Over their 30-year career, Citizen Cain have been frequently dismissed as Genesis impersonators. Their latest studio album comes a decade after their last, 2002’s Playing Dead, and represents a – perhaps brief – return of these long-lost Scottish progressive rockers. Skies Darken starts as it means to continue with the fiendishly fiddly riffing of The Charnal House. This opening song reveals immediately that the album (cheerily subtitled Mezentius Presents The Dance Of The Dead) is neither easy listening nor a work that makes many compromises.
But soon there’s some respite from the instrumental mayhem: the music morphs into a surprisingly delicate piano and vocal section, before returning to a thoroughly discomfiting instrumental passage. In just its first five minutes Skies Darken packs a fairly hefty punch, with lyrical snatches of the nursery rhyme Humpty Dumpty in the process.
Darkest Sleep exudes menace with lyrics such as ‘The point of your life is you’re the one who does the killing, the one who kills yourself’. Positive stuff this is not, but the music, which spans four longer and four shorter tracks including the splendid The Hunting Of Johnny Eue, is wonderfully cinematic and dramatic.
Citizen Cain have never entirely escaped that tag of being Genesis soundalikes. This is due in no small part to the vocals of enigmatic bassist and lyricist Cyrus – just Cyrus – which have an undeniable Peter Gabriel timbre to them. But putting that aside this is an album which marries moments of rare, restrained beauty with an intensity and bite that transcends some of the more stereotypical associations. There are thrilling twists and turns throughout its 70-plus minutes, and it contains much of their most memorable music to date by some distance (penned by long serving keyboardist Stewart Bell).

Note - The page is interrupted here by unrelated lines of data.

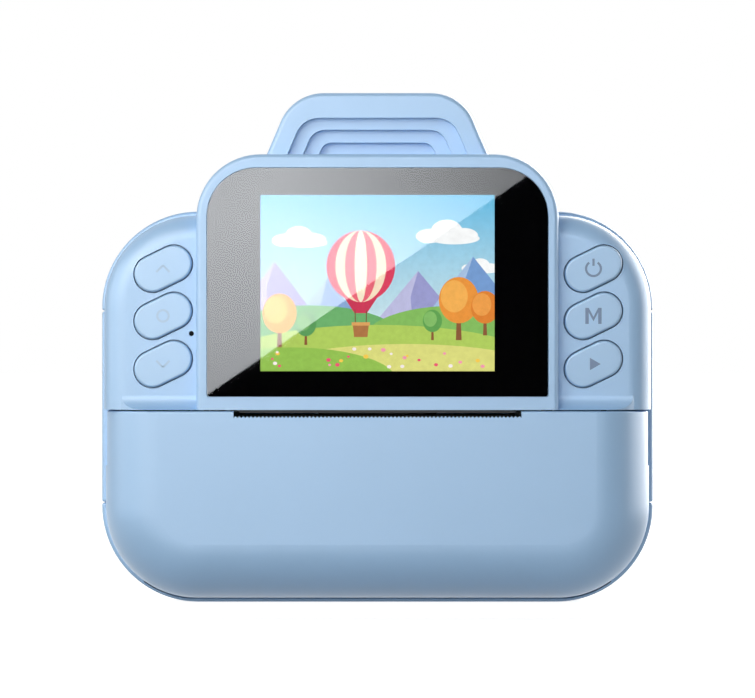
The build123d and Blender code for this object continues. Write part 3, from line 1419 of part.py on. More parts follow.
def centre_distance(teeth, partner_teeth):
    """The distance between two gear centres, with a little slack."""
    return GEAR_MODULE * (teeth + partner_teeth) / 2 + CENTRE_SLACK


def spur_gear(teeth, centre, phase, bore):
    """A spur gear on an axis along X."""
    gear = along_x(Pos(*centre) * gear_outline(teeth, phase), GEAR_FRONT_X, GEAR_BACK_X)
    return gear - rod_x(bore, GEAR_FRONT_X - BEYOND, GEAR_BACK_X + BEYOND, *centre)


def moved(point, distance, degrees):
    """A (Y, Z) point moved by a distance in a direction."""
    dy, dz = polar(distance, degrees)
    return point[0] + dy, point[1] + dz


def platen_gear():
    """The gear on the end of the platen shaft."""
    phase = mesh_phase(IDLER_PHASE, IDLER_TEETH, IDLER_TO_PLATEN, PLATEN_TEETH)
    return spur_gear(PLATEN_TEETH, (PLATEN_Y, PLATEN_Z), phase, PLATEN_SHAFT_RADIUS)


def idler_gear():
    """The gear between the motor pinion and the platen gear."""
    return spur_gear(IDLER_TEETH, IDLER_CENTRE, IDLER_PHASE, IDLER_PIN_RADIUS + FIT)


def motor_pinion():
    """The small gear on the motor shaft."""
    phase = mesh_phase(IDLER_PHASE, IDLER_TEETH, MOTOR_DIRECTION, PINION_TEETH)
    return spur_gear(PINION_TEETH, PINION_CENTRE, phase, MOTOR_SHAFT_RADIUS)


def idler_pin():
    """The fixed pin that the idler gear turns on."""
    return rod_x(IDLER_PIN_RADIUS, CHASSIS_INNER_X, BRACKET_X + BRACKET_THICKNESS, *IDLER_CENTRE)


def motor_shaft():
    """The turning shaft of the stepper motor."""
    end_x = BRACKET_X + BRACKET_THICKNESS + MOTOR_SHAFT_DEPTH
    return rod_x(MOTOR_SHAFT_RADIUS, GEAR_FRONT_X - SHAFT_OVERHANG, end_x, *PINION_CENTRE)


def stepper_motor():
    """The round stepper motor that drives the platen."""
    front_x = BRACKET_X + BRACKET_THICKNESS
    motor = rod_x(MOTOR_RADIUS, front_x, front_x + MOTOR_LENGTH, *PINION_CENTRE)
    bore = (front_x - BEYOND, front_x + MOTOR_BORE_DEPTH)
    return motor - rod_x(MOTOR_SHAFT_RADIUS + FIT, *bore, *PINION_CENTRE)


def motor_bracket():
    """The plate that holds the motor and the outer end of the idler pin."""
    outline = Pos(*PINION_CENTRE) * Circle(MOTOR_RADIUS)
    outline += Pos(*IDLER_CENTRE) * Circle(BRACKET_EYE_RADIUS)
    outline += Pos(*BRACKET_WEB_CENTRE) * Rectangle(*BRACKET_WEB_SIZE)
    plate_x = (BRACKET_X, BRACKET_X + BRACKET_THICKNESS)
    bracket = along_x(outline, *plate_x)
    foot_x = (CHASSIS_OUTER_X, BRACKET_X)
    bracket += box_between(foot_x, BRACKET_FOOT_Y_RANGE, BRACKET_FOOT_Z_RANGE)
    bracket += box_between(plate_x, BRACKET_EAR_Y_RANGE, BRACKET_EAR_Z_RANGE)
    reach = (BRACKET_X - BEYOND, BRACKET_X + BRACKET_REACH)
    bracket -= rod_x(MOTOR_SHAFT_RADIUS + MOTOR_SHAFT_WAY, *reach, *PINION_CENTRE)
    return bracket - rod_x(IDLER_PIN_RADIUS, *reach, *IDLER_CENTRE)


# --- Power and boards -----------------------------------------------------------------------
def battery():
    """The rechargeable cell."""
    cell = Pos(*BATTERY_CENTRE) * Box(*BATTERY_SIZE)
    return fillet(cell.edges().filter_by(Axis.Z), BATTERY_CORNER)


def battery_tray():
    """The open tray that holds the cell against the front housing."""
    x, y, z = BATTERY_CENTRE
    width, depth, height = BATTERY_SIZE
    low_y = y - depth / 2
    high_y = y + TRAY_DEPTH
    inner_width = width + 2 * TRAY_CLEARANCE
    inner_height = height + 2 * TRAY_CLEARANCE
    half_width = width / 2 + TRAY_WALL
    half_height = height / 2 + TRAY_WALL
    shell = box_between(
        (x - half_width, x + half_width),
        (low_y - TRAY_FLOOR, high_y),
        (z - half_height, z + half_height),
    )
    hollow = box_between(
        (x - inner_width / 2, x + inner_width / 2),
        (low_y - TRAY_BACK_CLEARANCE, high_y + BEYOND),
        (z - inner_height / 2, z + inner_height / 2),
    )
    return shell - hollow


def main_board():
    """The main circuit board with its larger chips."""
    board = box_between(
        (-MAIN_BOARD_HALF_WIDTH, MAIN_BOARD_HALF_WIDTH),
        (MAIN_BOARD_Y, MAIN_BOARD_Y + MAIN_BOARD_THICKNESS),
        (MAIN_BOARD_BOTTOM_Z, MAIN_BOARD_TOP_Z),
    )
    for x, z, size in MAIN_CHIPS:
        board += box_between(
            (x - size / 2, x + size / 2),
            (MAIN_BOARD_Y - CHIP_HEIGHT, MAIN_BOARD_Y),
            (z - size / 2, z + size / 2),
        )
    for x, z in BOARD_POSTS:
        hole_end = MAIN_BOARD_Y + MAIN_BOARD_THICKNESS + BEYOND
        hole = rod_y(MAIN_BOARD_HOLE_RADIUS, MAIN_BOARD_Y - BEYOND, hole_end, x, z)
        for copy in both_sides(hole):
            board -= copy
    return board


# --- Fasteners ------------------------------------------------------------------------------
def screw(x, z, head_y, length, shank_radius, head_radius):
    """A pan-head screw whose head sits at head_y and whose shank points to +Y."""
    top_y = head_y - SCREW_HEAD_HEIGHT
    head = rod_y(head_radius, top_y, head_y, x, z)
    shank = rod_y(shank_radius, head_y, head_y + length, x, z)
    cross = Rectangle(CROSS_LENGTH, CROSS_WIDTH) + Rectangle(CROSS_WIDTH, CROSS_LENGTH)
    return head + shank - along_y(Pos(x, z) * cross, top_y - BEYOND, top_y + CROSS_DEPTH)


def housing_screws():
    """The two long screws that join the top cover to the rear housing."""
    right = screw(
        HOUSING_SCREW_X,
        HOUSING_SCREW_Z,
        HOUSING_SCREW_HEAD_Y,
        HOUSING_SCREW_LENGTH,
        HOUSING_SCREW_RADIUS,
        HOUSING_SCREW_HEAD_RADIUS,
    )
    return Compound(children=both_sides(right))


def chassis_screws():
    """The two screws that hold the printer chassis to the front housing."""
    right = screw(
        CHASSIS_SCREW_X,
        CHASSIS_SCREW_Z,
        CHASSIS_SCREW_HEAD_Y,
        CHASSIS_SCREW_LENGTH,
        CHASSIS_SCREW_RADIUS,
        CHASSIS_SCREW_HEAD_RADIUS,
    )
    return Compound(children=both_sides(right))


def board_screws():
    """The four screws of the main board, put in from the back."""
    screws = []
    for x, z in BOARD_POSTS:
        upright = screw(x, z, 0, BOARD_SCREW_LENGTH, PILOT_RADIUS, BOARD_SCREW_HEAD_RADIUS)
        head_y = MAIN_BOARD_Y + MAIN_BOARD_THICKNESS
        turned = Pos(0, head_y, 0) * mirror(upright, about=Plane.XZ)
        screws += both_sides(turned)
    return Compound(children=screws)


# --- Places that follow from the sizes above --------------------------------------------------
CHASSIS_FRONT_Y = ROLL_Y - ROLL_RADIUS - TROUGH_CLEARANCE - TROUGH_WALL + 0.7
SENSOR_Y = -8.0
REAR_LENS_FRONT_Y = -17.2
BUTTON_BOARD_POSTS = ((39.6, 78.0), (46.0, 43.3))
PLATEN_TO_IDLER = 180 - math.degrees(math.atan2(PLATEN_Y - HINGE_Y, PLATEN_Z - HINGE_Z))
IDLER_CENTRE = moved((PLATEN_Y, PLATEN_Z), centre_distance(PLATEN_TEETH, IDLER_TEETH), PLATEN_TO_IDLER)
IDLER_TO_PLATEN = PLATEN_TO_IDLER - 180
IDLER_PHASE = IDLER_TO_PLATEN
PINION_CENTRE = moved(IDLER_CENTRE, centre_distance(IDLER_TEETH, PINION_TEETH), MOTOR_DIRECTION)

STATIC_PARTS = {
    "top_cover": top_cover,
    "front_housing": front_housing,
    "chin_cover": chin_cover,
    "rear_housing": rear_housing,
    "lens_plate": lens_plate,
    "hump_cover": hump_cover,
    "selfie_mirror": selfie_mirror,
    "lens_base_ring": lens_base_ring,
    "lens_dome": lens_dome,
    "lens_trim_ring": lens_trim_ring,
    "lens_baffle": lens_baffle,
    "lens_barrel": lens_barrel,
    "lens_retainer_ring": lens_retainer_ring,
    "front_lens": front_lens,
    "rear_lens": rear_lens,
    "sensor_board": sensor_board,
    "screen_glass": screen_glass,
    "lcd_panel": lcd_panel,
    "lcd_flex": lcd_flex,
    "main_board": main_board,
    "button_switches": button_switches,
    "shutter_switch": shutter_switch,
    "speaker": speaker,
    "microphone": microphone,
    "battery": battery,
    "battery_tray": battery_tray,
    "side_board": side_board,
    "usb_port": usb_port,
    "card_reader": card_reader,
    "printer_chassis": printer_chassis,
    "thermal_head": thermal_head,
    "head_heatsink": head_heatsink,
    "head_leaf_spring": head_leaf_spring,
    "door_hinge_pins": door_hinge_pins,
    "stepper_motor": stepper_motor,
    "motor_bracket": motor_bracket,
    "idler_pin": idler_pin,
    "housing_screws": housing_screws,
    "chassis_screws": chassis_screws,
    "board_screws": board_screws,
}

MOVING_PARTS = {
    "paper_door": paper_door,
    "platen_bushes": platen_bushes,
    "platen_roller": platen_roller,
    "platen_shaft": platen_shaft,
    "platen_gear": platen_gear,
    "paper_roll": paper_roll,
    "roll_core": roll_core,
    "idler_gear": idler_gear,
    "motor_pinion": motor_pinion,
    "motor_shaft": motor_shaft,
    "shutter_button": shutter_button,
}


def main():
    """Build every part and write one STEP file for each."""
    os.makedirs("parts", exist_ok=True)
    for name, build in {**STATIC_PARTS, **MOVING_PARTS}.items():
        export_step(build(), f"parts/{name}.step")
    for x, names in BUTTON_NAMES.items():
        export_step(button_board(x), f"parts/{'left' if x > 0 else 'right'}_button_board.step")
        for name, z in zip(names, BUTTON_HEIGHTS):
            export_step(button(x, z), f"parts/{name}.step")


main()
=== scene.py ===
"""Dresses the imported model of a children's instant-print camera and sets its studio.

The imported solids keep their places. This script gives each of them its finish, adds the
fine pieces that the solids leave out, and sets the floor, the lamps and the camera.
All lengths are in metres unless a name says millimetres.
"""

from __future__ import annotations

import json
import logging
import math
import random
from dataclasses import dataclass
from enum import Enum
from typing import Any, Callable, Iterable, Sequence

import bmesh
import bpy
from mathutils import Matrix, Vector

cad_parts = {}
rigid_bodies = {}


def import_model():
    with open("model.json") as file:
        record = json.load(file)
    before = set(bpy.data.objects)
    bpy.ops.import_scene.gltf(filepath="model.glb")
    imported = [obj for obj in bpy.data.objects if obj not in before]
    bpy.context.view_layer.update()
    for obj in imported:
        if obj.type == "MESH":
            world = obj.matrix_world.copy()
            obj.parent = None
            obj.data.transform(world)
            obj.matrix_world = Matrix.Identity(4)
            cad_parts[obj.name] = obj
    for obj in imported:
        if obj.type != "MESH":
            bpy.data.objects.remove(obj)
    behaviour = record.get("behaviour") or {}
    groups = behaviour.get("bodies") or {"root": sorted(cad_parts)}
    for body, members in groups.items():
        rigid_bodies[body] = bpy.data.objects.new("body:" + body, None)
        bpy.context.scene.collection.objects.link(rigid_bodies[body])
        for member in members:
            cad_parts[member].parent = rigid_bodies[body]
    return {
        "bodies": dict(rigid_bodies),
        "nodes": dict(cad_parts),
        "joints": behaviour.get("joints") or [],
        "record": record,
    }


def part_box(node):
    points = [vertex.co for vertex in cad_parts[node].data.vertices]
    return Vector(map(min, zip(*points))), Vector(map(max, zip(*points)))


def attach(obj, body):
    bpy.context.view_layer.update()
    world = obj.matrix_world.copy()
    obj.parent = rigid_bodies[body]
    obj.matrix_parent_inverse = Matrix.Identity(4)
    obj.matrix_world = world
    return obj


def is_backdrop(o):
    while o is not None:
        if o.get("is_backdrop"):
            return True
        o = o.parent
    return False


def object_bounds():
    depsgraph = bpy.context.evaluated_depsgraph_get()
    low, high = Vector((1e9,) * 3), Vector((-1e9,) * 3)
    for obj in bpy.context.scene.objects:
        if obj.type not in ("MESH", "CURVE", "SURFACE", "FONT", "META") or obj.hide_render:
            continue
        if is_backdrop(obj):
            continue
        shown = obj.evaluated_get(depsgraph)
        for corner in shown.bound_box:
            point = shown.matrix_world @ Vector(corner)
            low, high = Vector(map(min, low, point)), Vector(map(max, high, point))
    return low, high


LOG = logging.getLogger("kids_camera")
MM = 0.001

Colour = tuple[float, float, float]
Point2 = tuple[float, float]
Corner = Sequence[float]
Tone = Colour | Callable[[float], Colour]


def rgb(red: int, green: int, blue: int) -> Colour:
    """Turns a display colour into the linear values that shaders use.

    Args:
        red: Red from 0 to 255.
        green: Green from 0 to 255.
        blue: Blue from 0 to 255.

    Returns:
        The three linear values from 0 to 1.
    """

    def linear(value: int) -> float:
        share = value / 255
        return share / 12.92 if share <= 0.04045 else ((share + 0.055) / 1.055) ** 2.4

    return linear(red), linear(green), linear(blue)


def shaded(colour: Colour, factor: float) -> tuple[float, float, float, float]:
    """Gives a colour with an alpha of one, made lighter or darker by a factor."""
    red, green, blue = (min(1.0, value * factor) for value in colour)
    return red, green, blue, 1.0


# --- Shader graphs --------------------------------------------------------------------------


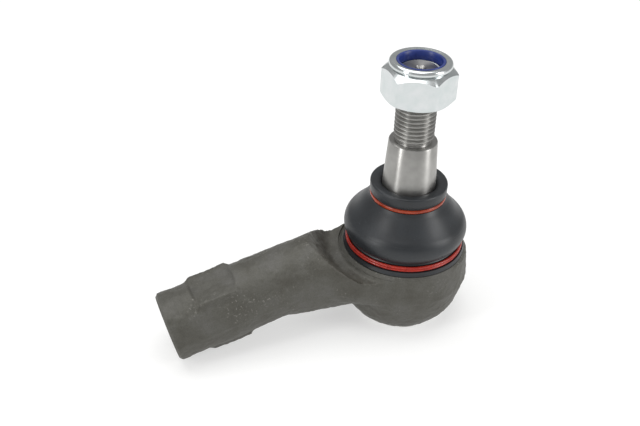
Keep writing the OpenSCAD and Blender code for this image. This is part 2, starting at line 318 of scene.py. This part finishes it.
def phosphated_forging():
    """Drop-forged steel, shot-blasted and zinc-phosphated: a dull warm dark grey with a fine crystal
    grain, soft cloudy patches where the coat is thinner, and small scale pits."""
    material, tree, shader = new_material("phosphated forged steel")
    place = add_node(tree, "ShaderNodeTexCoord").outputs["Object"]
    clouds = noise(tree, place, 9 * MM, 4)
    grain = noise(tree, place, 0.5 * MM, 3, 0.7)
    scale_pits = noise(tree, place, 1.7 * MM, 2, 0.5)
    colour = ramp(tree, clouds, ((0.3, "#48463f"), (0.52, "#54534d"), (0.7, "#5c5b57")))
    speckle = ramp(tree, grain, ((0.3, "#c4c2bd"), (0.62, "#ffffff")))
    mixed = add_node(tree, "ShaderNodeMix", data_type="RGBA", blend_type="MULTIPLY")
    mixed.inputs[0].default_value = 0.55
    tree.links.new(colour, mixed.inputs[6])
    tree.links.new(speckle, mixed.inputs[7])
    # Bare bright specks, in patches, where the coat was rubbed off the high grains
    patch = levels(tree, noise(tree, place, 14 * MM, 2), 0.5, 0.62)
    spots = levels(tree, noise(tree, place, 0.8 * MM, 2), 0.6, 0.72)
    speck = add_node(tree, "ShaderNodeMath", operation="MULTIPLY")
    tree.links.new(patch, speck.inputs[0])
    tree.links.new(spots, speck.inputs[1])
    rubbed = add_node(tree, "ShaderNodeMix", data_type="RGBA")
    tree.links.new(speck.outputs["Value"], rubbed.inputs[0])
    tree.links.new(mixed.outputs[2], rubbed.inputs[6])
    rubbed.inputs[7].default_value = srgb("#7b7973")
    tree.links.new(rubbed.outputs[2], shader.inputs["Base Color"])
    tree.links.new(levels(tree, clouds, 0.3, 0.7, 0.5, 0.62), shader.inputs["Roughness"])
    shader.inputs["Metallic"].default_value = 0.25
    pits = levels(tree, scale_pits, 0.28, 0.4)
    rough = bump(tree, grain, 0.10 * MM, 0.5)
    tree.links.new(bump(tree, pits, 0.08 * MM, 0.35, rough), shader.inputs["Normal"])
    return material


def ground_steel():
    """Alloy steel ground round the axis: clean mid-grey metal with faint rings of grinding marks."""
    material, tree, shader = new_material("ground alloy steel")
    place = add_node(tree, "ShaderNodeTexCoord").outputs["Object"]
    # Real grinding marks are a few hundredths of a millimetre apart; 0.18 mm is the finest that shows
    stretched = add_node(tree, "ShaderNodeMapping", {"Vector": place}, Scale=(0.02, 0.02, 1))
    marks = noise(tree, stretched.outputs["Vector"], 0.18 * MM, 3, 0.7)
    clouds = noise(tree, place, 6 * MM, 3)
    tree.links.new(ramp(tree, clouds, ((0.35, "#9d9c99"), (0.65, "#acaba8"))), shader.inputs["Base Color"])
    shader.inputs["Metallic"].default_value = 1.0
    tree.links.new(levels(tree, marks, 0.3, 0.7, 0.3, 0.4), shader.inputs["Roughness"])
    # Marks that run round the axis spread the highlights along it
    shader.inputs["Anisotropic"].default_value = 0.85
    shader.inputs["Anisotropic Rotation"].default_value = 0.25
    round_z = add_node(tree, "ShaderNodeTangent", direction_type="RADIAL", axis="Z").outputs["Tangent"]
    tree.links.new(round_z, shader.inputs["Tangent"])
    tree.links.new(bump(tree, marks, 0.01 * MM, 0.3), shader.inputs["Normal"])
    return material


def bright_zinc():
    """Clear-passivated zinc plate: bright, slightly cool silver with a soft blur and faint cloudiness."""
    material, tree, shader = new_material("bright zinc plate")
    place = add_node(tree, "ShaderNodeTexCoord").outputs["Object"]
    clouds = noise(tree, place, 4 * MM, 3)
    grain = noise(tree, place, 0.35 * MM, 2)
    tree.links.new(ramp(tree, clouds, ((0.3, "#c6cdcd"), (0.7, "#d4d7d8"))), shader.inputs["Base Color"])
    shader.inputs["Metallic"].default_value = 1.0
    tree.links.new(levels(tree, clouds, 0.3, 0.7, 0.16, 0.26), shader.inputs["Roughness"])
    tree.links.new(bump(tree, grain, 0.01 * MM, 0.25), shader.inputs["Normal"])
    return material


def boot_rubber():
    """Chloroprene rubber, moulded: blue-black satin with a soft wide sheen, faint bloom and fine
    scuffs where it was handled."""
    material, tree, shader = new_material("moulded chloroprene rubber")
    place = add_node(tree, "ShaderNodeTexCoord").outputs["Object"]
    bloom = noise(tree, place, 12 * MM, 3)
    stretched = add_node(
        tree, "ShaderNodeMapping", {"Vector": place}, Rotation=(0.6, 0.4, 0.9), Scale=(1, 0.12, 1)
    )
    scuffs = levels(tree, noise(tree, stretched.outputs["Vector"], 0.7 * MM, 2), 0.68, 0.76)
    base = ramp(tree, bloom, ((0.3, "#1a1c1f"), (0.7, "#23272b")))
    mixed = add_node(tree, "ShaderNodeMix", data_type="RGBA")
    tree.links.new(levels(tree, scuffs, 0, 1, 0, 0.25), mixed.inputs[0])
    tree.links.new(base, mixed.inputs[6])
    mixed.inputs[7].default_value = srgb("#555a61")
    tree.links.new(mixed.outputs[2], shader.inputs["Base Color"])
    tree.links.new(levels(tree, bloom, 0.3, 0.7, 0.36, 0.46), shader.inputs["Roughness"])
    fine = noise(tree, place, 0.6 * MM, 2)
    tree.links.new(bump(tree, fine, 0.02 * MM, 0.4), shader.inputs["Normal"])
    return material


def coated_wire(name, low, high, roughness):
    """Spring steel wire with a thick glossy plastic coat: a strong colour under a clear gloss."""
    material, tree, shader = new_material(name)
    place = add_node(tree, "ShaderNodeTexCoord").outputs["Object"]
    shade = noise(tree, place, 3 * MM, 3)
    tree.links.new(ramp(tree, shade, ((0.3, low), (0.7, high))), shader.inputs["Base Color"])
    sheen = levels(tree, shade, 0.3, 0.7, roughness - 0.05, roughness + 0.05)
    tree.links.new(sheen, shader.inputs["Roughness"])
    tree.links.new(bump(tree, noise(tree, place, 0.4 * MM, 2), 0.01 * MM, 0.3), shader.inputs["Normal"])
    return material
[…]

Put simply, Skies Darken is without question the album of Citizen Cain’s somewhat uneven, stop-start career. Perversely however, it may also be their last. Cyrus recently intimated that he envisages that the album will represent the band’s swansong. His apocalyptic and rather tortuous confessional sleeve notes aren’t exactly life-affirming, wryly noting in what sounds distinctly like a valediction that: “There have been those who have remarked that the work was of a very dark nature… That was my prime endeavour, to select the darker side of humanity and set it to music and I have loved every minute”.
However, an album of this quality suggests that, apocalypse permitting, there’s valid further mileage yet for this under-appreciated band.